Modeling code records
>> start

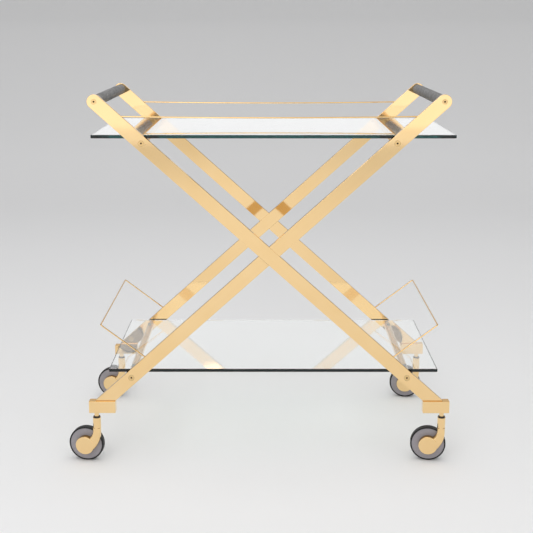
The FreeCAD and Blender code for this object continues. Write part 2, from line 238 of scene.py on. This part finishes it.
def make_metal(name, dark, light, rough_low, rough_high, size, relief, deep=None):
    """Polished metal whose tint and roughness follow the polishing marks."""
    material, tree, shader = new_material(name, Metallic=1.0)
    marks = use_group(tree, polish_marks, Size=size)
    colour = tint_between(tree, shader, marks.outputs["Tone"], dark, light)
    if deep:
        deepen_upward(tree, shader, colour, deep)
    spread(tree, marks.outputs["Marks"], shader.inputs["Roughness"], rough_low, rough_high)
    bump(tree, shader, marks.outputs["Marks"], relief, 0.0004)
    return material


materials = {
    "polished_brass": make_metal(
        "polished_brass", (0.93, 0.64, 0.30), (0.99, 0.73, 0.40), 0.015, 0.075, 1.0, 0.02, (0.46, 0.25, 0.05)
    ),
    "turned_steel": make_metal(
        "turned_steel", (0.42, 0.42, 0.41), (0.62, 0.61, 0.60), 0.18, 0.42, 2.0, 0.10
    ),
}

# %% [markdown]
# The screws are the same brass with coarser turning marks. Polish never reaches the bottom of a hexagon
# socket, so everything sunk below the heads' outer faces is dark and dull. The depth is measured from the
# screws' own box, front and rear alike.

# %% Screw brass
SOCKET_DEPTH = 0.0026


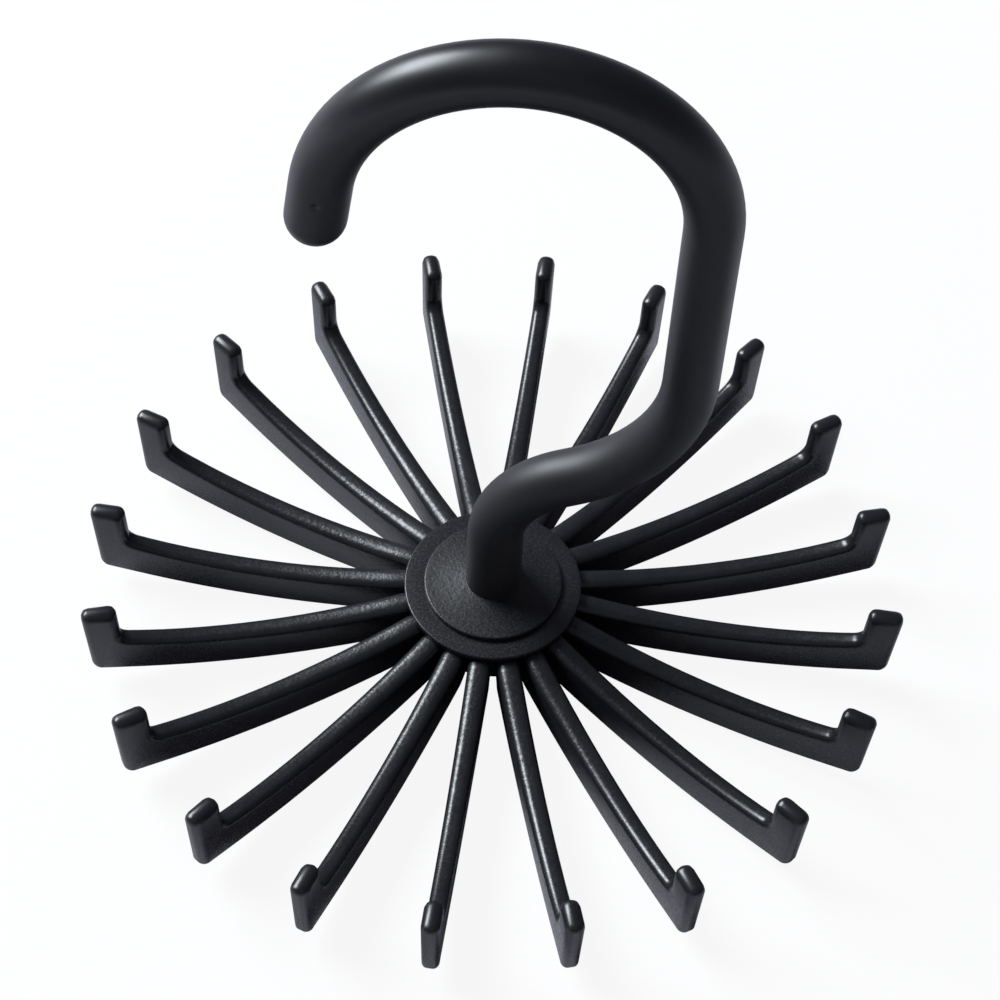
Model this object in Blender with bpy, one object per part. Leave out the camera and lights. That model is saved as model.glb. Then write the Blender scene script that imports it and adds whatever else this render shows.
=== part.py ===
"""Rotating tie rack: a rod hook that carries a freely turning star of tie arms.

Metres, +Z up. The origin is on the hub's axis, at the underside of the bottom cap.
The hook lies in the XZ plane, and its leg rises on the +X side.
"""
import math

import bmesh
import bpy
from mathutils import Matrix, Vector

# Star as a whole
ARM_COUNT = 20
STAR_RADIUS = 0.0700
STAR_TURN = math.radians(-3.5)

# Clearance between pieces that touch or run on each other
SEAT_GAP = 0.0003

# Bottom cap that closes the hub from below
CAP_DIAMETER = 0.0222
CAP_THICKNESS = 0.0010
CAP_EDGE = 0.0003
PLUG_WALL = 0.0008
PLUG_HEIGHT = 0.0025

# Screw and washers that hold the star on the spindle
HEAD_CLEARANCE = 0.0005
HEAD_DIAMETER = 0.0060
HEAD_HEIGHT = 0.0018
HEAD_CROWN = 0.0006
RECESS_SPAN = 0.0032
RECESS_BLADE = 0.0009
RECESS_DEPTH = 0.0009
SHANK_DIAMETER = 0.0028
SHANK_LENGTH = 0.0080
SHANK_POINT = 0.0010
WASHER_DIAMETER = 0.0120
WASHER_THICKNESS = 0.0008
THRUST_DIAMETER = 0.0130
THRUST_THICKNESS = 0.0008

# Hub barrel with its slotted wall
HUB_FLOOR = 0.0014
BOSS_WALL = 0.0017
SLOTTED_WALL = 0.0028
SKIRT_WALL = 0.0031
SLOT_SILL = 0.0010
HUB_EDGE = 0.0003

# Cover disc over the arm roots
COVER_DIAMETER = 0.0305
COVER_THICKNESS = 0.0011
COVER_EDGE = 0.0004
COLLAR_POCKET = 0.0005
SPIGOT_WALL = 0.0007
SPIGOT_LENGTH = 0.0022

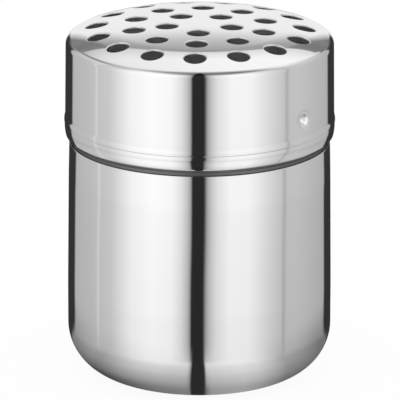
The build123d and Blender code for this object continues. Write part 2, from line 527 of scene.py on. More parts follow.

>> end

Task objective
Copy each line that contains the word "with".

Output of the exercise
# The screws are the same brass with coarser turning marks. Polish never reaches the bottom of a hexagon
Model this object in Blender with bpy, one object per part. Leave out the camera and lights. That model is saved as model.glb. Then write the Blender scene script that imports it and adds whatever else this render shows.
# Hub barrel with its slotted wall